Jesus, God incarnate, God made flesh and blood, comes to us, the very one who is God's Son, God's Beloved, the one with whom God is well pleased, comes to us, touches us and says, "Get up and do not fear." He, God, comes down to touch us and dispel our fear.

Then the Beloved continues: "Tell no one the vision until after the Son of Man has been raised from the dead."

So here we are. He has been raised. We can and do tell people about the vision. We do tell people about our Jesus!

The whole vision is astonishing! That God would become small for our sake - to get our attention - to invite us to listen to him once and for all. The God who cannot be contained in this chapel, not even this whole magnificent church we call Mount Calvary! The God who cannot be limited or contained by all of the heavens and all of the earth becomes small for our sake. The God who cannot possibly be contained in morsel of bread and a sip of wine, but by some mysterious calculus of faith, out of some mysterious vision of our own, he is.

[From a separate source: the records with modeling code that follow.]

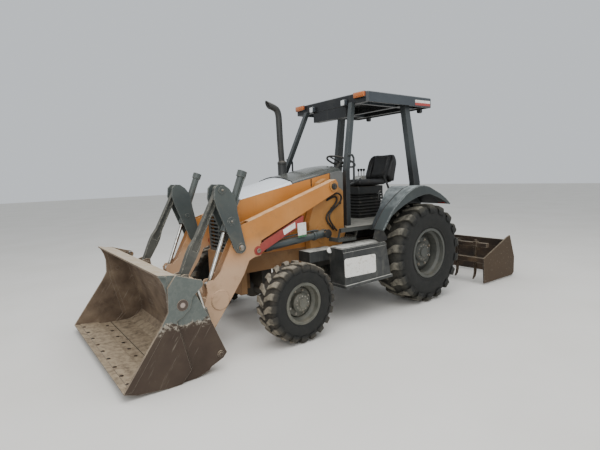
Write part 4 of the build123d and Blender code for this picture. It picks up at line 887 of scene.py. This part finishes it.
def fastenWheels():
    for end, look in wheelBolts.items():
        stud = hexBolt(look["size"])
        small = hexBolt(look["hubSize"])
        for side, hand in ((1, "left"), (-1, "right")):
            disc = spot(look["x"], side * look["disc"], look["z"])
            face = spot(look["x"], side * look["hub"], look["z"])
            name = end + "WheelNuts_" + hand
            nuts = fastenAt(name, stud, [(p, (0, side, 0)) for p in ring(disc, look["circle"], 8, 22)])
            caps = fastenAt(name, small, [(p, (0, side, 0)) for p in ring(face, look["hubCircle"], 12)])
            dress(joinAll(name, [nuts, caps]), "bareSteel", "wheel_" + end + "_" + hand)
        bpy.data.objects.remove(stud)
        bpy.data.objects.remove(small)


# Pin heads on the loader: body, x, z, face y, bolt size
pinHeads = [("levers", 2815, 1622, 669, 13), ("levers", 2725, 1304, 658, 12), ("bucket", 3050, 205, 655, 13),
            ("bucket", 3240, 804, 655, 13), ("chassis", 1450, 1040, 610, 12)]
edgeBolts = {"size": 19, "facing": (-0.12, 0, 1), "front": (3888, 72.5), "rear": (3640, 29),
             "across": (-900, -673, -434, -202, 16, 247, 480, 708, 905)}


def fastenLoader():
    for body in sorted({row[0] for row in pinHeads}):
        made = []
        for name, x, z, y, size in pinHeads:
            if name == body:
                head = hexBolt(size)
                made += [fastenAt("pinHead", head, [(spot(x, side * y, z), (0, side, 0))])
                         for side in (1, -1)]
                bpy.data.objects.remove(head)
        dress(joinAll("pinHeads_" + body, made), "bareSteel", body)
    head = domedBolt(edgeBolts["size"])
    places = [(spot(x, y, z), edgeBolts["facing"]) for x, z in (edgeBolts["front"], edgeBolts["rear"])
              for y in edgeBolts["across"]]
    dress(fastenAt("cuttingEdgeBolts", head, places), "oxidisedSteel", "clam")
    bpy.data.objects.remove(head)


# Blank plates and labels: corners in x and z, their y, how far each stands out, and its corners' rounding
blankWork = {
    "sideBoxPlate": {"outline": [(972, 552), (1480, 561), (1485, 781), (980, 776)], "y": 950, "thick": -1.2,
                     "finish": "whitePlate", "round": 26},
    "strutLabel": {"outline": [(1922, 1160), (2078, 1092), (2094, 1152), (1926, 1222)], "y": 631,
                   "thick": -0.8, "finish": "whitePlate", "body": "arms", "round": 3},
    "roofLabelWhite": {"outline": [(-380, 2624), (-60, 2620), (-60, 2655), (-380, 2659)], "y": 725,
                       "thick": -0.8, "finish": "redLabel", "round": 2},
    "roofLabelRed": {"outline": [(-380, 2659), (-60, 2655), (-60, 2690), (-380, 2694)], "y": 725,
                     "thick": -0.8, "finish": "whitePlate", "round": 2},
}


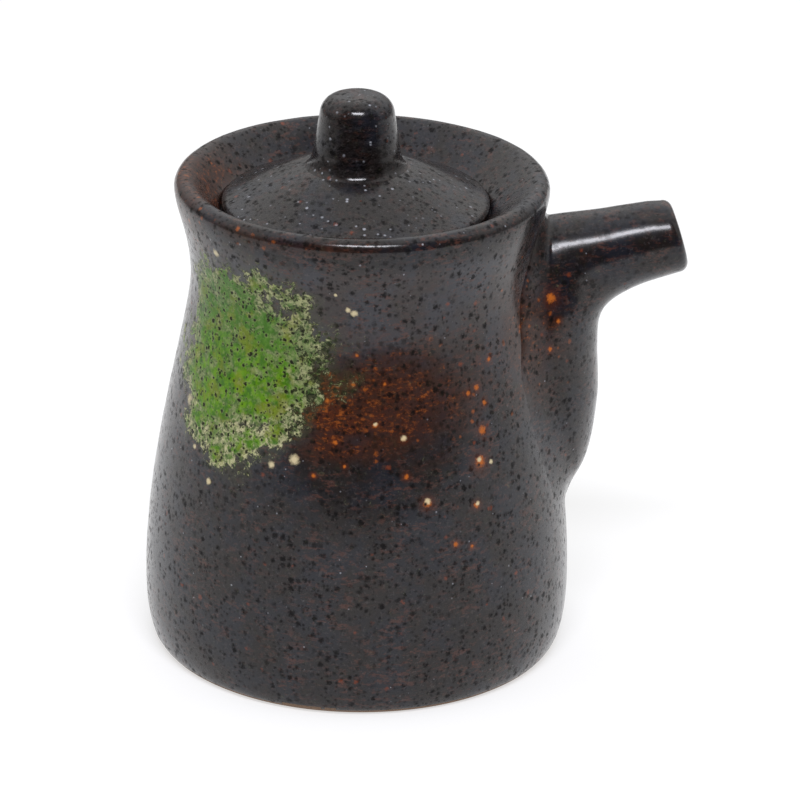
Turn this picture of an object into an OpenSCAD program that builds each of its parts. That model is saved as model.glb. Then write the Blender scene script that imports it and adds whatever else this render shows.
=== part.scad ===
// Lidded sauce pot with a side spout, in glazed stoneware.
// The pot wall and the spout are luted and fired into one rigid piece. The lid and its
// knob are fired into another, which lifts straight up out of the mouth.
// Origin: centre of the foot, on the surface that the pot stands on. +Z is up and the
// spout points along +X.

/* [Pot wall] */
// Height of the lip above the surface the pot stands on
pot_h = 86.3; // [85:0.1:90]
// Radius of the foot where it meets that surface
foot_r = 34.3; // [33.5:0.1:35]
// Largest radius, low on the belly
belly_r = 37.5; // [37:0.1:39]
// Height of the largest radius
belly_z = 12; // [10:0.5:14]
// Smallest radius, below the lip
waist_r = 29.6; // [29.2:0.1:30.4]
// Height of the waist
waist_z = 68.5; // [67:0.5:70]
// Outer radius of the lip
lip_r = 32.5; // [32:0.1:33.5]
// Rounding of the lip, half the lip's thickness
lip_round = 1.9; // [1.6:0.1:2.1]
// Thickness of the wall
wall_t = 3.5; // [3:0.1:4]
// Thickness of the floor above the recess
floor_t = 4.2; // [3.5:0.1:5]
// Width of the ring that the pot stands on
foot_ring_w = 5; // [3.5:0.5:7]
// Depth of the recess inside that ring
foot_recess = 1.8; // [1:0.1:2.5]

/* [Mouth] */
// Depth of the lid's ledge below the lip
ledge_drop = 6.9; // [6.5:0.1:7.3]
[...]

He who came to us in our likeness invites us to be transfigured into his likeness. The word here, by the way, is metamorphosis, suggesting that whatever we are now is not what we are destined to be just as a caterpillar is not destined to remain a caterpillar.

Behold the light of his countenance. See him with Moses and Elijah. Stop doing whatever you are doing and listen to him.

There is no more important human task than this - that we listen to him and be changed into his likeness.

That there even is a season of Epiphany all began with a young woman - a teenage girl, really. When asked to bear God's Son, she was fearful. But the angel said do not be afraid, and she responded, "Yes, according to your word." Her "yes" is why we are here at all.

As we listen to him today, he touches us and says, "Get up and do not fear."

To be changed into his likeness can seem like a daunting task and responsibility. But each time a piece of his body is placed in our outstretched hands, each time the chalice shimmering with his blood is passed to us, trembling we say, "Yes!"

It is our "yes" that combines with Mary's "yes" that gives hope for the whole world and everything and everyone therein.